Once the module reaches this level of construction it may be mounted to the wall. to keep the mount simple I used a “French Cleat”. A french cleat is a length of 3/4 plywood cut lengthwise at a 45 degree angle. One half is attached to the upper rear brace and the other is attached to the wall. When the cleat on the module is placed on the wall cleat they lock together.

French Cleat

Another small piece of 3/4 inch plywood will be required on the lower brace to maintain the 3/4 inch distance and keep the module level. If your wall is very uneven (like mine), a bolt/nut combination could be used. This allows for very small adjustments to make sure the layout is level.

Nut and bolt as spacer
Nut and bolt as spacer

Sub-roadbed is added by using risers as is typical in L-girder benchwork.

Module end showing risers
Module end showing risers
Modules bolted together
Modules bolted together

At this time I have all the modules assembled and mounted to the walls. Most of the track is in place as well. I originally intended to use CFL lighting but will be using LED strip instead. More updates will be forthcoming.

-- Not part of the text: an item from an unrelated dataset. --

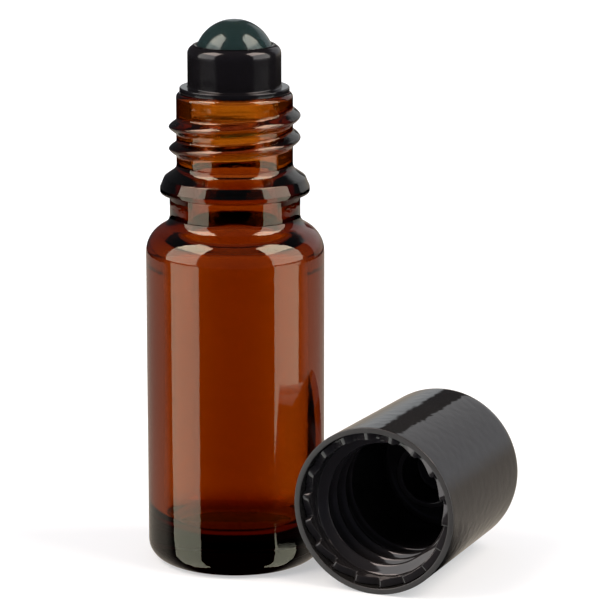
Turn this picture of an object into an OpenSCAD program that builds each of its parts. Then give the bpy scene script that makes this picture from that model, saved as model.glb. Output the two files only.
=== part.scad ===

  1. Nice concept, clear article and photos – good job! I wonder what the weight of a 4′ module is, with tracks and backdrop? Hard to lift on and off the wall?

    • Very glad you liked the article. As you can see from the photos, I took one unit off the wall to take the photos. With just the frame, sub-roadbed and track the unit weighs less 10 lbs or less. The frame is very light and as long as you use lightweight materials for the scenery the module can remain light.

  2. Hi Marshall,

    We met and worked together on the Free-mo layout at the NTS in Grand Rapids. I’ve been following your work on the web off and on. It’s great stuff!

    Your drawings of the frame are excellent. What CAD program do you use for this?

    Best regards,


  3. Hello Marshall I enjoyed reading your take on your shelf based benchwork. I have a design very similar to yours I have been working on for a few years now. I’ve only recently documented it here and on my blog

    I call it “C” based benchwork for obvious reasons. It’s based off the module work of Kiernan Ryan (sp) and other in Australian model RR’s (Prof Klyzir). I’ve applied the same principles to ttrak as well (you can see it in the Flickr set linked below).

    I will say for the cleats you will gain more rigidity if you use a full horizontal board to make up the cleats and don’t notch it in the back. This makes the cleats a little more rigid and reduces some sag. I had mine hanging on the wall about 3 years and really the only issues I had was the cleat pulling away from the wall (I should have used more screws). But with the illustration in the Flickr set (not notched version) the only concern is making sure all cleat thicknesses are the same depth (with plywood you’re safe sounds like.)

    This flickr set is a pretty good representation of what I have. I’m currently reconfiguring them to build the Jay Street Connecting railroad. I also have designs for inner and outer coved corners and plans for how to extend the design into the room with minimal legwork if you’d like to see those. Keep up the good work.

  4. Yes, yours a little different design. Mine had to be anchored to a block wall so I used concrete anchors. They will not pull out! On drywall you would have to find the studs and screw into those with at least 2″ screws.

    Mine has been hanging in my basement for about four years. I preferred keeping the frame separate from the mounting board. The lip formed by the upper structure made attaching the cleat easy. Since 3/4 plywood is more expensive and heavy I feel i saved some weight and expense by using shorter cleats. Stability is good when several are connected together. A shorter layout like yours would be better served with the longer cleats.

    Your design and final product look very good! It creates a very clean look, like a piece of furniture.